##### MATERIAL FOR THE TASK #####

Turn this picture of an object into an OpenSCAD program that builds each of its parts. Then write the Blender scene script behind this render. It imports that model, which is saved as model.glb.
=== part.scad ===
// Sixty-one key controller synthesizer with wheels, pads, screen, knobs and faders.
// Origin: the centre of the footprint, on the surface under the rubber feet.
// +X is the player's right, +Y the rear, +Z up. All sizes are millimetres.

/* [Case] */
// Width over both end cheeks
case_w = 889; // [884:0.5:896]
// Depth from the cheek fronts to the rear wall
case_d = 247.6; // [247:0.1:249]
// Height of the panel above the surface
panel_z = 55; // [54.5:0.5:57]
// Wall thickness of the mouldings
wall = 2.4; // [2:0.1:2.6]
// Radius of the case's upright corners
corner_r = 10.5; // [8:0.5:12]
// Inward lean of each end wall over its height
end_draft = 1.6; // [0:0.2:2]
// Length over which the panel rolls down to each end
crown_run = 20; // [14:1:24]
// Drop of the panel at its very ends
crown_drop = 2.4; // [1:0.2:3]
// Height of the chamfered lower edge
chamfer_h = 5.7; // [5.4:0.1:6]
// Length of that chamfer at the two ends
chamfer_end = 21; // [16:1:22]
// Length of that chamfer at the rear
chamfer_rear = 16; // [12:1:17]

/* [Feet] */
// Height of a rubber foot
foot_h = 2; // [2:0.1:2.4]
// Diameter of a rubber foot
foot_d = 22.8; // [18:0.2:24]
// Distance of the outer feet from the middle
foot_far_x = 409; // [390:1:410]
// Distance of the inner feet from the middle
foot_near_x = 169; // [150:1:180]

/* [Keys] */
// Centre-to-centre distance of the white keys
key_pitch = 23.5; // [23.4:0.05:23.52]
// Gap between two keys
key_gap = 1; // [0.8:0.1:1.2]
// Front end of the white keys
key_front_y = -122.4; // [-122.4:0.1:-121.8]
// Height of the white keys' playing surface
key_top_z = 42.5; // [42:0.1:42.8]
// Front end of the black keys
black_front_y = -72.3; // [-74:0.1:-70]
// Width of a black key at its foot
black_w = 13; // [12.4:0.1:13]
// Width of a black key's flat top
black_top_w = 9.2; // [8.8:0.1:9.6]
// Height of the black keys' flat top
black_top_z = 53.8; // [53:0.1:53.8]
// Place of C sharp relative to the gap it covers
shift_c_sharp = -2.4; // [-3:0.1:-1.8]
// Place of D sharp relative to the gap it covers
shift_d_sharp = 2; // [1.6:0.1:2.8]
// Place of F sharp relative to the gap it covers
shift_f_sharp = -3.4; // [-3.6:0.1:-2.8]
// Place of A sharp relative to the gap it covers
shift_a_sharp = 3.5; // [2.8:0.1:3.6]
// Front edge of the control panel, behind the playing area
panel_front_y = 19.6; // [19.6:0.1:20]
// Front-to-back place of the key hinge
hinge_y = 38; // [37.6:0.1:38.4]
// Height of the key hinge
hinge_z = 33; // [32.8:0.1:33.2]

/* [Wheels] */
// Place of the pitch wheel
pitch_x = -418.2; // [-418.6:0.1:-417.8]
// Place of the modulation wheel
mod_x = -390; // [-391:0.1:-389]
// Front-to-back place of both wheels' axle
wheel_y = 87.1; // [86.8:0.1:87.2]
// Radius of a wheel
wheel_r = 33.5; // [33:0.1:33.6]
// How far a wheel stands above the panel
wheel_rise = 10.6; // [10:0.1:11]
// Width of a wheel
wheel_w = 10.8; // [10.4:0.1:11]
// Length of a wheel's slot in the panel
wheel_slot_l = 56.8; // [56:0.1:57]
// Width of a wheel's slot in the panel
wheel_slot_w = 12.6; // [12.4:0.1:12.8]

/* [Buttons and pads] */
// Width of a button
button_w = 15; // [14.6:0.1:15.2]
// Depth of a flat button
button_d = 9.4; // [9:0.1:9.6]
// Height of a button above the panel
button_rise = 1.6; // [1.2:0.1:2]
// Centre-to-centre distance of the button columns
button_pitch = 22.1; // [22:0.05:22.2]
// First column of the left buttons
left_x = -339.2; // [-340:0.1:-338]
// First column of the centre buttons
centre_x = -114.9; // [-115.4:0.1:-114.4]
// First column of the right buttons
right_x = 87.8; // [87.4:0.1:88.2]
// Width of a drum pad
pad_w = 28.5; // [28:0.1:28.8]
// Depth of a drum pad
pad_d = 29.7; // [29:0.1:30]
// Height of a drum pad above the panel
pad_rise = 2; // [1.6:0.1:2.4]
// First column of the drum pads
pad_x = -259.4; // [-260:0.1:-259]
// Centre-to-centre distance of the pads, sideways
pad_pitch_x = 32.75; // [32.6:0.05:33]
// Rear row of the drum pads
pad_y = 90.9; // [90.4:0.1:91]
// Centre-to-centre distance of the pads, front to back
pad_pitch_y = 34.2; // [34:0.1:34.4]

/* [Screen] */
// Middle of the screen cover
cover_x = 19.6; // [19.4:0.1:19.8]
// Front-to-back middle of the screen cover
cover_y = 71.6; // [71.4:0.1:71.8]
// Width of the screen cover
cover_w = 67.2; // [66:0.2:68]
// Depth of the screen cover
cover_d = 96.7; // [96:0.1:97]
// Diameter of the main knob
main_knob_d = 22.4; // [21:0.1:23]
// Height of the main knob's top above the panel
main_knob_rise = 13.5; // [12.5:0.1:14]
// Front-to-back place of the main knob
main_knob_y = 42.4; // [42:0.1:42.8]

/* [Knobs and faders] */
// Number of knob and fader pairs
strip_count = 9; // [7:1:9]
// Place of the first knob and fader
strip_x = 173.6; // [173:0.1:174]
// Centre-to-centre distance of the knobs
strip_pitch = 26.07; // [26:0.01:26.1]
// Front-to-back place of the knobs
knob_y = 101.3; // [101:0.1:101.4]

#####
##### MATERIAL FOR THE TASK #####

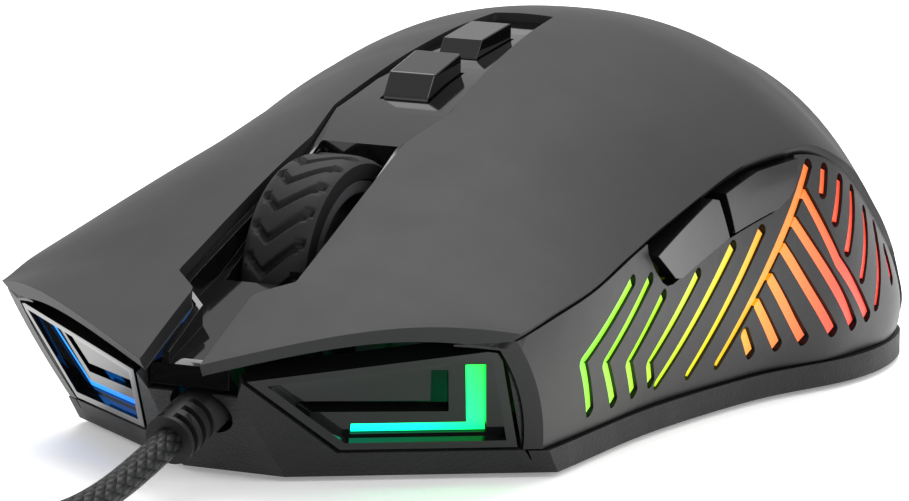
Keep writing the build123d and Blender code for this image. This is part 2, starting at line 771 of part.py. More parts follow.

#####
##### MATERIAL FOR THE TASK #####

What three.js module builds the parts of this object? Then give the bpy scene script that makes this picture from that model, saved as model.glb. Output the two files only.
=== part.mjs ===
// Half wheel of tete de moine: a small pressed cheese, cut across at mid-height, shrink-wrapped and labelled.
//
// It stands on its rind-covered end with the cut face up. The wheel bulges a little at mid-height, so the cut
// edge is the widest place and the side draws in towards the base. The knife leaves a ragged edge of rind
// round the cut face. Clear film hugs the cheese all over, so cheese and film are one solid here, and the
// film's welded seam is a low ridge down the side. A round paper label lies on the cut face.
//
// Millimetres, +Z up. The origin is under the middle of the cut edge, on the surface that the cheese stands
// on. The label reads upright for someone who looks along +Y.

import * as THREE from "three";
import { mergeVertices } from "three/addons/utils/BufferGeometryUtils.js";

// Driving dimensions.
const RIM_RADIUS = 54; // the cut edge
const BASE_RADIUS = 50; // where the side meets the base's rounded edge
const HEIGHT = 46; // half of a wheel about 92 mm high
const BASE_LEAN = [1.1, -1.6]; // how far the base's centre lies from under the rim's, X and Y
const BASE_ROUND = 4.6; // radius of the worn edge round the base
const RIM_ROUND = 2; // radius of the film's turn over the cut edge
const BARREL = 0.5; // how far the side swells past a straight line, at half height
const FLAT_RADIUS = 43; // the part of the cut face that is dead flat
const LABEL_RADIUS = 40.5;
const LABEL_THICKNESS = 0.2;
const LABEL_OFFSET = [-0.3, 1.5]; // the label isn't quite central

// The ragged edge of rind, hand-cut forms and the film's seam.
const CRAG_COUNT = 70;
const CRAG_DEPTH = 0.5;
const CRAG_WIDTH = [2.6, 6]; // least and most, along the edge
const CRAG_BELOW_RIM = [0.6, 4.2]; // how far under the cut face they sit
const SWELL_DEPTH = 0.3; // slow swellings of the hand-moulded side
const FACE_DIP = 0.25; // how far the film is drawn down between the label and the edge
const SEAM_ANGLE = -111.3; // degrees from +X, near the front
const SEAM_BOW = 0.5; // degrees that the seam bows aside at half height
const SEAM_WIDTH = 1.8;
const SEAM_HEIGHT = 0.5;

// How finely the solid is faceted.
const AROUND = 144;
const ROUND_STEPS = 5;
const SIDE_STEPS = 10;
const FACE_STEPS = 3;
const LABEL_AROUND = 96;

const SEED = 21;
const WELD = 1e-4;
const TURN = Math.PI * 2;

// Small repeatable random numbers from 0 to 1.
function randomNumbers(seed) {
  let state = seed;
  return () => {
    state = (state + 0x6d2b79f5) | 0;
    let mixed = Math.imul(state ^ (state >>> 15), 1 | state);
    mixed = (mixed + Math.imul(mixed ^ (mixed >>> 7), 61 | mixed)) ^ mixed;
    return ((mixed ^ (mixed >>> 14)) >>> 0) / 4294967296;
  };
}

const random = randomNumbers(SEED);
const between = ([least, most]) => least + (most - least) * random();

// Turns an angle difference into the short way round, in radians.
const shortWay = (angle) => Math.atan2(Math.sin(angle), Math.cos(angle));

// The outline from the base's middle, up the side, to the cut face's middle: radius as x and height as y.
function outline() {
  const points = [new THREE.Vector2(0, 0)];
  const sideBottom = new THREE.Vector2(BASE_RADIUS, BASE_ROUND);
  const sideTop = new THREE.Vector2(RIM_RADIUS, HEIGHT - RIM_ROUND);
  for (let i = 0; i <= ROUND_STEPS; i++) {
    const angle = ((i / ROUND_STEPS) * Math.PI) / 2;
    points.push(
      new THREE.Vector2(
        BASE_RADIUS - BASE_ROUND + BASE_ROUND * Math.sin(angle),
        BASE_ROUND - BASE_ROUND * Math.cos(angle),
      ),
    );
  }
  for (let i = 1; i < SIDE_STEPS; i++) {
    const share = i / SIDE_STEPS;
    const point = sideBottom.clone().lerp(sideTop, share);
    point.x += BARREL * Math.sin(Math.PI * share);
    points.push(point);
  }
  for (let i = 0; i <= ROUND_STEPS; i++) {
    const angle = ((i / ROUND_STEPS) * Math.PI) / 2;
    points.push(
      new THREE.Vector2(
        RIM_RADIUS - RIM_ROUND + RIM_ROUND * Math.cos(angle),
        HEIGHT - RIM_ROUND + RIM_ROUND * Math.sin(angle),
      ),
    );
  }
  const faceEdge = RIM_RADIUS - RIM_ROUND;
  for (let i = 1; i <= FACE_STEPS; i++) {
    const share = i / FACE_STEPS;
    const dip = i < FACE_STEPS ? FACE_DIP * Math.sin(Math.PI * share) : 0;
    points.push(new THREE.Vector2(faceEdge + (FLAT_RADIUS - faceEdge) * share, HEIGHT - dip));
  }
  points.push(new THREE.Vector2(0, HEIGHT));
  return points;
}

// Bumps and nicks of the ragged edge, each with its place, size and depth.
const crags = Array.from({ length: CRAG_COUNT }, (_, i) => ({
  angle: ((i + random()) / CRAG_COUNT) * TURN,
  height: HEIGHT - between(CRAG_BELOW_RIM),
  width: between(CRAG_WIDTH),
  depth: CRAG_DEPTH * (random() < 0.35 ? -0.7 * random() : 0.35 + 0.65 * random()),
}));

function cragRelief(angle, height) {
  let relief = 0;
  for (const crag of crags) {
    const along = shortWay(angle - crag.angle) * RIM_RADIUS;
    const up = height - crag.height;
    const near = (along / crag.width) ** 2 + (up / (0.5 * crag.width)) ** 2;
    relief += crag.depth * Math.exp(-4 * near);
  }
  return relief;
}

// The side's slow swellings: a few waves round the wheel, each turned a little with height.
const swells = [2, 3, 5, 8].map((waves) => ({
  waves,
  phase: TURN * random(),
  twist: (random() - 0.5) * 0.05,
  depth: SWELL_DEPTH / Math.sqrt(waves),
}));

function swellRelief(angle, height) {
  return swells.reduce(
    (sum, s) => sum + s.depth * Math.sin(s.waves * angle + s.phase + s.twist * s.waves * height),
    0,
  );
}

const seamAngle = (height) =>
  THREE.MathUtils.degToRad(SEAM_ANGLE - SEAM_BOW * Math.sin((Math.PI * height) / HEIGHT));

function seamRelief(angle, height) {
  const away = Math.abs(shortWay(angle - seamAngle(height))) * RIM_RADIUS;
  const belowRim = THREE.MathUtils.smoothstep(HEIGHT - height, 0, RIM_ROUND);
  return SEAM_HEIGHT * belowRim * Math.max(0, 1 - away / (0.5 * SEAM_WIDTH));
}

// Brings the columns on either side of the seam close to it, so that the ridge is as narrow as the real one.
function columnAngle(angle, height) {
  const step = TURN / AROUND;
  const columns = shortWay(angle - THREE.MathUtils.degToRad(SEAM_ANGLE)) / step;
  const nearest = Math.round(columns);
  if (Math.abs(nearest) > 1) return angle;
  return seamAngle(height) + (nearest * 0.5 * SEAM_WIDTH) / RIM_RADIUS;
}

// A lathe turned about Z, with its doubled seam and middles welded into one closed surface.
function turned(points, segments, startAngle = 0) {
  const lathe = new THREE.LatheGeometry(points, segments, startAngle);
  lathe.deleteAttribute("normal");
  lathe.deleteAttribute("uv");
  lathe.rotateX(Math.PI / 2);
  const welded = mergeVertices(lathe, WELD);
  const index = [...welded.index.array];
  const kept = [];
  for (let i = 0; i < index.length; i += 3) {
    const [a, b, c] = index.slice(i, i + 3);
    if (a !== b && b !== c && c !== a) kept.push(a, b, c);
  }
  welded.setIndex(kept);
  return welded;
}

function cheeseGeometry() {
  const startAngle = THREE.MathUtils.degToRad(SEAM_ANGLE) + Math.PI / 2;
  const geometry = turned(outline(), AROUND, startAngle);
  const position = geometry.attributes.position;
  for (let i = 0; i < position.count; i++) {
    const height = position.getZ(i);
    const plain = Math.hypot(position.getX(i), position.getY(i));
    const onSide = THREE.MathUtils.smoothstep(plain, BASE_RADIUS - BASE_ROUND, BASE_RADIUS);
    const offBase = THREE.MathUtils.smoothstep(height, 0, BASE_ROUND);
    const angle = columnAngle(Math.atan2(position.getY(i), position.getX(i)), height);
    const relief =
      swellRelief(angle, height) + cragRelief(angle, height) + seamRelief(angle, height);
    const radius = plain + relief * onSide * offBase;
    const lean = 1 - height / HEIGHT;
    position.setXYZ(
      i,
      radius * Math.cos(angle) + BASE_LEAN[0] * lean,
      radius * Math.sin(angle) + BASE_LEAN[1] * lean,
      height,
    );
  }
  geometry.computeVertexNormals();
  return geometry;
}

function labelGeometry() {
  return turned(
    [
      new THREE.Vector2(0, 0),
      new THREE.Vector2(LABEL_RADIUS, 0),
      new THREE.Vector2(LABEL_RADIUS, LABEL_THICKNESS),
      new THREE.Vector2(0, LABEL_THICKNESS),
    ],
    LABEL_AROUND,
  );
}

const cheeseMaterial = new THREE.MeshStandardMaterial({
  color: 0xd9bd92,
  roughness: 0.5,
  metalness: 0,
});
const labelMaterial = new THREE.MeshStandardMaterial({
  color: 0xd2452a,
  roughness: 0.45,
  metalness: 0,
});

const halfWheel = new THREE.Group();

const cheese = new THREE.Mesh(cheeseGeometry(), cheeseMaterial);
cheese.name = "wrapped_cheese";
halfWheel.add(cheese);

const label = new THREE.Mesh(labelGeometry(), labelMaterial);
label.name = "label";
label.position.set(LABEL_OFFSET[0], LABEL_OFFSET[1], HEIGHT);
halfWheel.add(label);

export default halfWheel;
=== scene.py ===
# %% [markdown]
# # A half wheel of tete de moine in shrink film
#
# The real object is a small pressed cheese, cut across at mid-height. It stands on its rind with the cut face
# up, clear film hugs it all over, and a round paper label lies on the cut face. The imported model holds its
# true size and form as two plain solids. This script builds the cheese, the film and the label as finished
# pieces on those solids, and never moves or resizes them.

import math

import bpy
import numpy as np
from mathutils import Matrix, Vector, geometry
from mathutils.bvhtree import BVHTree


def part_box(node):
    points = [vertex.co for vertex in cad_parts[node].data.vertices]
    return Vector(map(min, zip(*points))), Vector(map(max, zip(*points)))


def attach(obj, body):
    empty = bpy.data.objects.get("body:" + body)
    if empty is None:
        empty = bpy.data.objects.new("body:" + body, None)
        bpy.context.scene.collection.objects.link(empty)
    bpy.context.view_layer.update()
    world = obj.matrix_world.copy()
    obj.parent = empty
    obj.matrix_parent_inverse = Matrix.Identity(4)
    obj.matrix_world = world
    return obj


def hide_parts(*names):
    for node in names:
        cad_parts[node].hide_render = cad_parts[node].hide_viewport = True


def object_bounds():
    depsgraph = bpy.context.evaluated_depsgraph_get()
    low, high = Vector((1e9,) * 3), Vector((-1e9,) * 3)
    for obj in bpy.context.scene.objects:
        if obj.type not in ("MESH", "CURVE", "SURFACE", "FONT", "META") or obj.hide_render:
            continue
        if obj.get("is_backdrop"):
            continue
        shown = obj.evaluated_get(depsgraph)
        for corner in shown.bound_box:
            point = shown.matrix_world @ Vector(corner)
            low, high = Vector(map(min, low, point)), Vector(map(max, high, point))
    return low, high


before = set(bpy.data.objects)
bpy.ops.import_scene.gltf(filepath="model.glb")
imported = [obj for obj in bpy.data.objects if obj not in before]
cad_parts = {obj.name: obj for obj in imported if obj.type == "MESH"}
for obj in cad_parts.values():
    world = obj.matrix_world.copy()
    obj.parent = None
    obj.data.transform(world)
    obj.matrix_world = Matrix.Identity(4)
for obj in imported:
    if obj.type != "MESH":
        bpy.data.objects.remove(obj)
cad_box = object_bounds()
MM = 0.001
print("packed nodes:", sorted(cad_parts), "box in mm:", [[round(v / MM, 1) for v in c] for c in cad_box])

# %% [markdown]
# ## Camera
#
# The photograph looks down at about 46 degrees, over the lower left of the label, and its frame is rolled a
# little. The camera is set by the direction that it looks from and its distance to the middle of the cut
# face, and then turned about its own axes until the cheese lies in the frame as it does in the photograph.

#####

Write down exactly the span of lines above from the one containing "const label = new" to the one containing "points = [vertex.co", both ends included.

_RESPONSE TO THE EXERCISE_:
const label = new THREE.Mesh(labelGeometry(), labelMaterial);
label.name = "label";
label.position.set(LABEL_OFFSET[0], LABEL_OFFSET[1], HEIGHT);
halfWheel.add(label);

export default halfWheel;
=== scene.py ===
# %% [markdown]
# # A half wheel of tete de moine in shrink film
#
# The real object is a small pressed cheese, cut across at mid-height. It stands on its rind with the cut face
# up, clear film hugs it all over, and a round paper label lies on the cut face. The imported model holds its
# true size and form as two plain solids. This script builds the cheese, the film and the label as finished
# pieces on those solids, and never moves or resizes them.

import math

import bpy
import numpy as np
from mathutils import Matrix, Vector, geometry
from mathutils.bvhtree import BVHTree


def part_box(node):
    points = [vertex.co for vertex in cad_parts[node].data.vertices]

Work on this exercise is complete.